Air Conduction Isn’t Just “Open Ear” Marketing Speak
First, let’s clear something up that trips up a lot of buyers new to this category. Air conduction headphones are not the same thing as bone conduction, even though sales reps sometimes blur the line to make a pitch sound more advanced. Bone conduction transmits sound through vibration against the skull, bypassing the eardrum entirely. Air conduction headphones, on the other hand, use a directional speaker positioned near — but not inside — the ear canal, pushing sound waves through the air the normal way while leaving the ear physically open.
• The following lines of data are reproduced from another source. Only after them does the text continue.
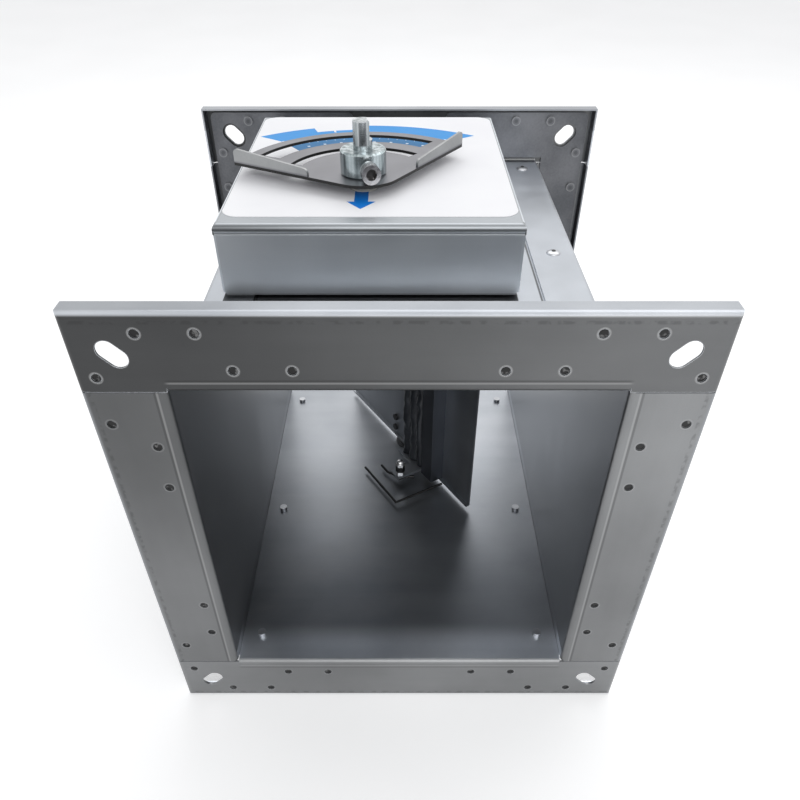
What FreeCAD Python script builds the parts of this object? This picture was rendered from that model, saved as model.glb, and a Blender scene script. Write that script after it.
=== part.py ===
"""Regulating damper for a rectangular air duct.

A sheet metal duct casing with bolted flanges, a damper blade on an upright shaft, and a
mechanism box on top with the cam, the leaf spring and the setting pointer.

Frame: +X right, +Y against the air flow (the front flange faces -Y), +Z up.
The origin is at the middle of the footprint, on the surface that the flanges stand on.
"""
import FreeCAD, Part
import Sketcher
import math
import os

os.makedirs("parts", exist_ok=True)

doc = FreeCAD.newDocument("RegulatingDamper")
sheet = doc.addObject("Spreadsheet::Sheet", "Sizes")


class Size:
    """A length or an angle: its number now, and the sheet expression that gives it."""

    def __init__(self, value, text):
        self.value = float(value)
        self.text = text

    def _join(self, other, sign, value, swapped=False):
        other = as_size(other)
        first, second = (other, self) if swapped else (self, other)
        return Size(value(first.value, second.value), f"({first.text} {sign} {second.text})")

    def __add__(self, other):
        return self._join(other, "+", lambda a, b: a + b)

    def __radd__(self, other):
        return self._join(other, "+", lambda a, b: a + b, True)

    def __sub__(self, other):
        return self._join(other, "-", lambda a, b: a - b)

    def __rsub__(self, other):
        return self._join(other, "-", lambda a, b: a - b, True)

    def __mul__(self, other):
        return self._join(other, "*", lambda a, b: a * b)

    def __rmul__(self, other):
        return self._join(other, "*", lambda a, b: a * b, True)

    def __truediv__(self, other):
        return self._join(other, "/", lambda a, b: a / b)

    def __neg__(self):
        return Size(-self.value, f"(0 - {self.text})")


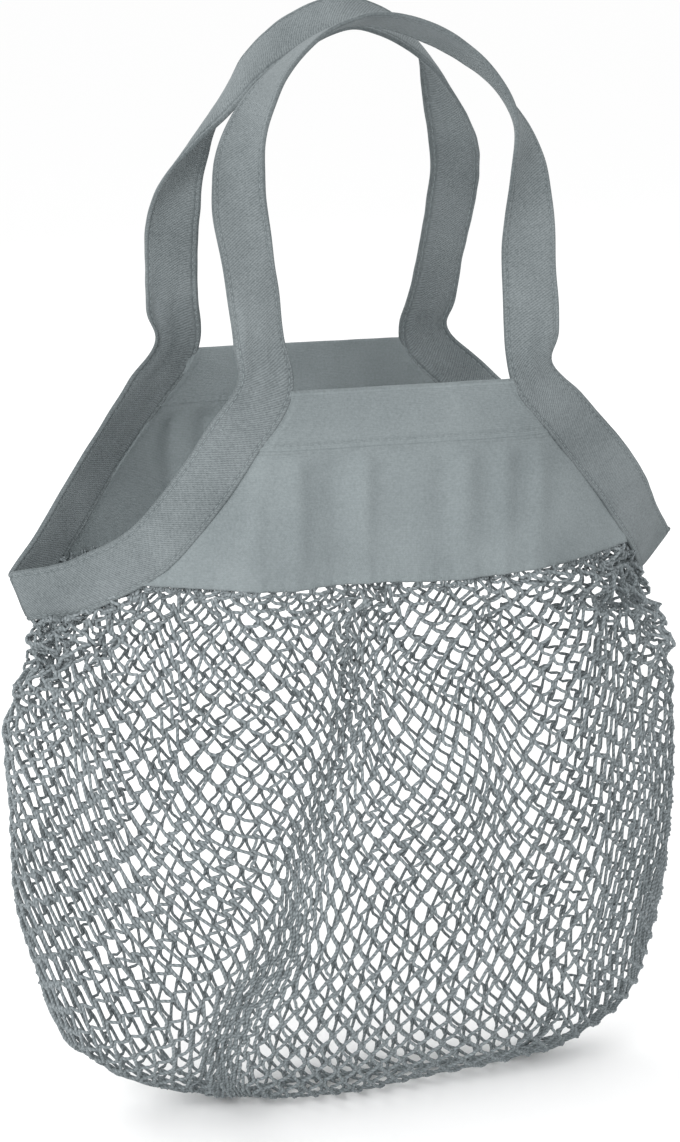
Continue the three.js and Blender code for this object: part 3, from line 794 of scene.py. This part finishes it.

That open-ear design is the whole selling point: situational awareness for runners and cyclists, comfort for long wear during calls, and none of the ear fatigue people complain about with in-ear TWS buds. If you’re sourcing for a fitness brand, a corporate gifting line, or an Amazon private label push, this is the pitch that actually resonates with end users. But it also means the acoustic engineering has to be dialed in correctly, or you end up with tinny sound, obvious sound leakage, or bass that just isn’t there. This is exactly where manufacturer selection makes or breaks your product line.
What Separates a Real Manufacturer From a Trading Company Wearing a Costume
Anyone can register a company in Shenzhen and call themselves an air conduction headphones manufacturer. The real question is whether they own the tooling, control the acoustic design, and can actually iterate when your test units come back with feedback.
A few things I always check before signing anything:
Chipset transparency. Ask which platform they’re running — Qualcomm QCC, Airoha, Bestechnic (BES), or Jieli — and don’t accept a vague answer. The chipset determines your codec support (SBC baseline, AAC for iOS-heavy markets, aptX or LDAC if you’re targeting an audiophile-adjacent SKU), your power draw, and ultimately your battery life claims. If a factory can’t tell you the chipset off the top of their head, that’s a trading company, not a manufacturer.
In-house acoustic tuning. With air conduction and open-ear designs specifically, driver placement and directional acoustics are where the real IP lives. I want to see actual frequency response curves, not a marketing PDF. Factories that own their acoustic chambers and can show measured data are the ones worth working with long term.
Certification readiness. For any real export program you’ll need FCC and CE at minimum, RoHS for material compliance, BQB for Bluetooth qualification, and UKCA if the UK is on your roadmap. If you’re air freighting anything with a battery, UN38.3 documentation isn’t optional. A manufacturer who already holds these certs on their base platform saves you weeks, sometimes months, versus one who has to start the process from scratch for your order.
MOQ, FOB Pricing, and the Reality of OEM/ODM Work
This is the part that catches new sourcing managers off guard. Most serious factories in the Pearl River Delta will quote MOQs anywhere from 500 to 2,000 units depending on whether you’re doing a pure OEM run (their existing shell, your branding) or a full ODM project (custom shell, custom tuning, sometimes custom PCB layout). ODM obviously pushes both MOQ and FOB pricing higher because you’re paying for tooling amortization.
My advice, especially for Amazon sellers testing a new SKU: start with OEM on an existing air conduction platform to validate demand, then move to ODM once you have sales data to justify the tooling investment. I’ve seen too many brand clients sink capital into a fully custom mold before they even know if the category will sell in their market.
Why I Keep Coming Back to Tashells Audio
I’ll be straight with you — I work with several factories depending on the project, but for air conduction and open-ear categories specifically, Tashells Audio has been the most consistent partner I’ve dealt with. They’re not the cheapest quote you’ll get on Alibaba, and I’d be lying if I said otherwise. What they are is reliable on lead times, honest about chipset and codec limitations upfront instead of overselling specs, and their QC catches sound leakage issues before units ship rather than after you’ve got a container full of returns.
For buyers who’ve been burned by a factory that ghosts you the moment a defect rate spikes, that reliability is worth more than a few cents per unit on FOB pricing. They handle both OEM runs for Amazon sellers testing the waters and full ODM programs for brand clients who want proprietary tooling, and their certification documentation has been clean every time I’ve needed it for customs.
A Few Practical Tips Before You Commit
Get physical samples before committing to any production run — photos and spec sheets don’t tell you how sound leakage performs in a real environment. Ask for the acoustic test report specific to your target frequency range, not a generic one from their catalog. And always confirm which certifications are already held on the base platform versus which ones would need to be newly obtained for your specific configuration, since that difference can add real time to your launch schedule.
If you’re evaluating an air conduction headphones manufacturer for the first time, treat the sourcing process the same way you’d treat hiring an engineering partner, not just a supplier. The acoustic quality of open-ear audio lives or dies on tuning expertise, and that’s not something you can fix downstream with better packaging or a slicker Amazon listing.